Para realmente comprender la importancia que tiene la Paz para Colombia, primero debemos observar las marcas que la guerra y sus actores han dejado en nuestra tierra, y entender cómo han herido a los verdaderos perdedores de este amargo conflicto: las víctimas.
A veces campesinos, labriegos, agricultores y ganaderos; otras comerciantes, servidores públicos, defensores de derechos humanos, líderes comunitarios o simples ciudadanos; todas las víctimas han tenido que aprender a vivir bajo el yugo de la desaparición, del desplazamiento y los asesinatos; del robo, de las amenazas, de las llamadas a media noche con mensajes macabros, y de las sombras que merodean cerca, en la oscuridad y armados, mientras todos los demás se atrincheran en sus hogares.
Hombre y mujeres que han vivido al lado del miedo constante a que, sin previo aviso, como una bala disparada en la oscuridad, su vida, o la de quienes aman, se acabe. Sin respuesta ni razón, sin explicación ni comentario: solo acompañado de un tenue murmullo, expresado cuando nadie está escuchando; y del olvido. No de quienes amaban a quien ya no está, sino de todos lo demás.
El olvido de sus vecinos, quienes para proteger su vida se obligan a no recordar, el olvido de sus gobernantes, los cuales, alejados de su triste realidad, poca atención prestan ya a una estadística más; y, sobre todo, el olvido del Estado: ese que no recuerda que debe construir carreteras, escuelas y hospitales, ese que prefiere no pensar en su obligación de ofrecer oportunidades para quienes desean ganarse la vida honradamente.

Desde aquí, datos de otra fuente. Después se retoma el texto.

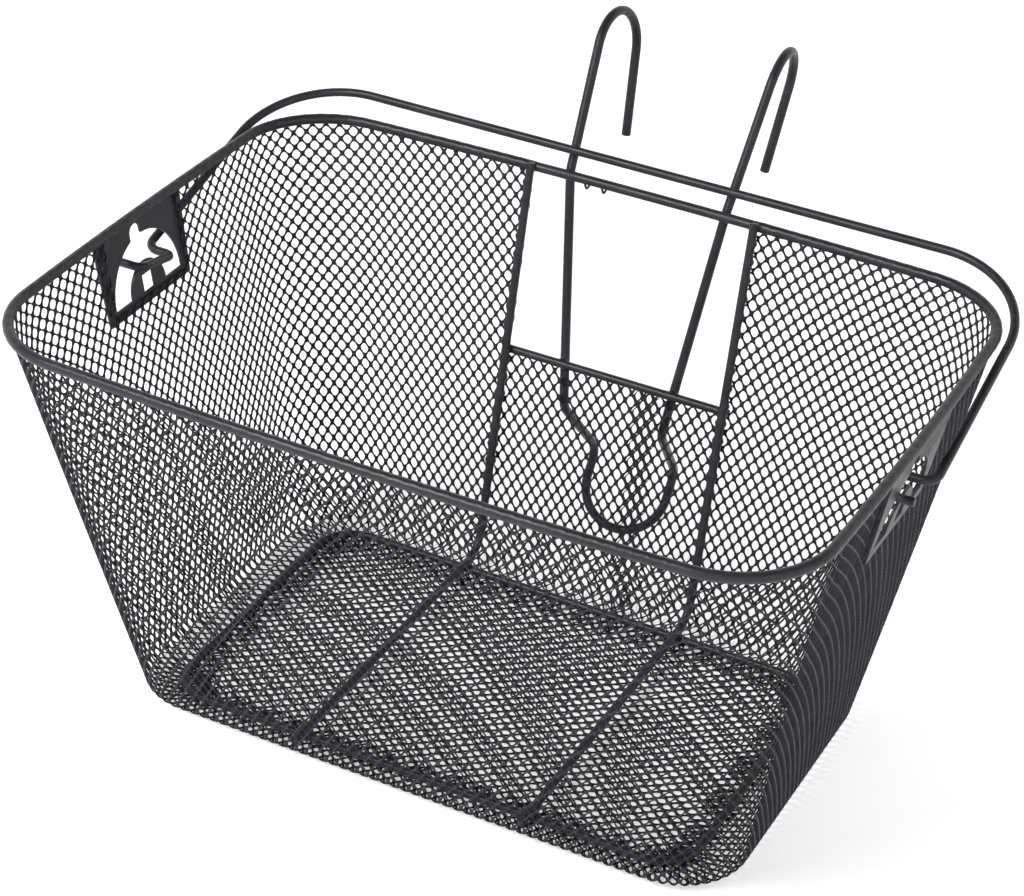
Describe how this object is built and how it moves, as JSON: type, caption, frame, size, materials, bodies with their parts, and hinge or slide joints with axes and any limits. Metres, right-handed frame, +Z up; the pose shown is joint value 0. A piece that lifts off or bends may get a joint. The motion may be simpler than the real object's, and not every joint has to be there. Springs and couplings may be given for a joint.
{
  "type": "handlebar basket",
  "caption": "Tapered bicycle handlebar basket of expanded metal on a wire frame, with hanging hooks, a steering-tube loop and a folding carry handle.",
  "frame": {"origin": "centre of the basket's underside", "axes": "+X to the basket's right seen from the front, -Y front (away from the rider), +Y rear (hooks), +Z up"},
  "size_m": [0.399, 0.36, 0.2759],
  "materials": {
    "frame_wire": "black powder coat, satin",
    "hook_wire": "black powder coat, satin",
    "handle_wire": "black powder coat, satin",
    "plate": "black powder coat, satin",
    "mesh": "black powder coat, satin"
  },
  "bodies": {
    "basket": {"rim_wire": "frame_wire", "base_ring": "frame_wire", "strut_left": "frame_wire", "strut_right": "frame_wire", "crossbar": "frame_wire", "hook_frame": "hook_wire", "side_plate_left": "plate", "side_plate_right": "plate", "wall_mesh": "mesh", "floor_mesh": "mesh"},
    "handle": {"carry_handle": "handle_wire"}
  },
  "joints": [
    {"name": "handle_pivot", "type": "hinge", "parent": "basket", "child": "handle", "pos_m": [0, -0.006, 0.178], "axis": [1, 0, 0], "range_deg": [0, 73.5]}
  ]
}
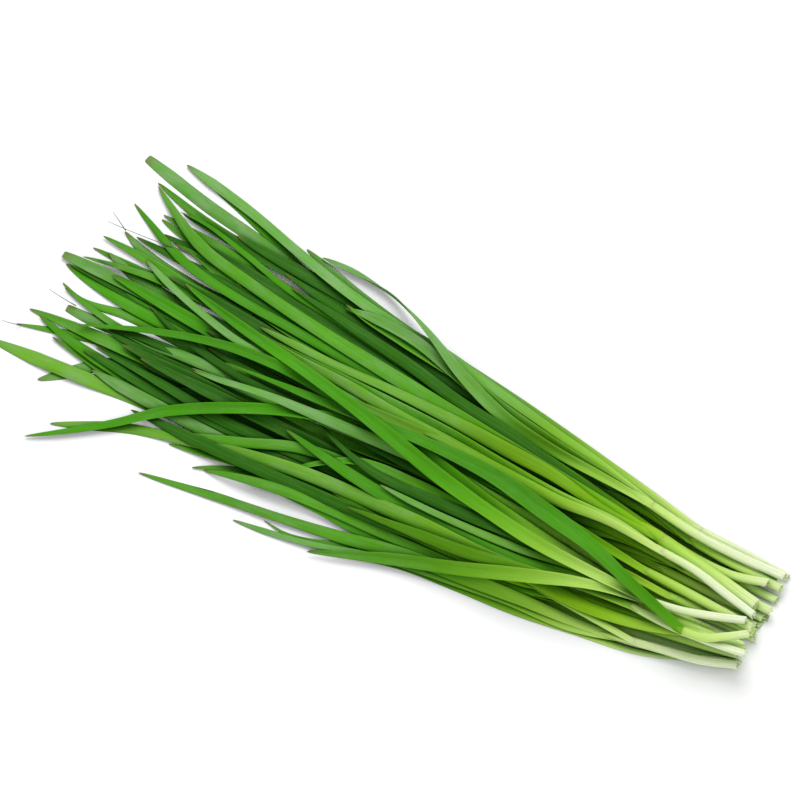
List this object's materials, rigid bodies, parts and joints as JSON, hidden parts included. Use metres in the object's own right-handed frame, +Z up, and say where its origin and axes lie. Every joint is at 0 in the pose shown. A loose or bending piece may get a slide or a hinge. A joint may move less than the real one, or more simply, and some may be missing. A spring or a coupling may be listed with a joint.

Ese Estado que por su lentitud, incumplimiento y paquidérmico accionar, ha llevado una y otra vez hasta el borde de la resistencia a los pobladores de cada pueblo y vereda, escenario de esta cruel guerra; ineptitud que, en ocasiones, ha obligado a actuar como criminales, a quienes en otro lugar serían nobles campesinos, fuertes agricultores y audaces ganaderos. Mismo olvido que ha obligado a cientos de líderes y defensores de derechos humanos, a poner de lado su propio bienestar, para luchar por quienes nada tienen ya; mientras dejan una estela con sus cuerpos inertes en el proceso.
Por eso debemos entender que la importancia de la paz no radica en un folio lleno de promesas medio cumplidas y de obligaciones adquiridas, sin importar que se llame Acuerdo de La Habana o de Ralito. No, radica es en la esperanza que tiene una fuerte mujer en su rancho en medio de las montañas, que finalmente el Estado llegue hasta su poblado y la ayude, a ellas y a sus 3 hijas, únicas sobrevivientes del ataque de los criminales, a tener una vida mejor.
Se sostiene sobre los sueños de un joven, que postrado en una silla de ruedas hecha por sus propios padres, desea salir de su caserío y estudiar, utilizando así su inteligencia para darle a su familia una vida más tranquila. La trascendencia de la paz realmente está en las lágrimas de alivio y amor de una madre que finalmente encuentra a su hijo, años después de esa fatídica noche, cuando en medio de las balas, las explosiones, los gritos y el miedo, no volvió a ver a su pequeño.
Y, finalmente, la paz radica en todos nosotros, en nuestra obligación de darles a millones de colombianos la oportunidad de caminar sin miedo a que la misma tierra bajo sus pies explote, de salir de sus casas sin temor a que aparezcan de nuevo hombres armados para llevarse a sus pequeños, con promesas vacías de una vida mejor.
Así que, la próxima vez que nuestra apatía y desinterés nos lleve a darle la espalda a esos colombianos, fruto también de toda una vida siendo testigos de los horrores de la guerra, debemos recordar que para entender realmente la paz, primero debemos entender las historias que la guerra ha dejado atrás, escuchando el más profundo anhelo de sus protagonistas: vivir sin miedo.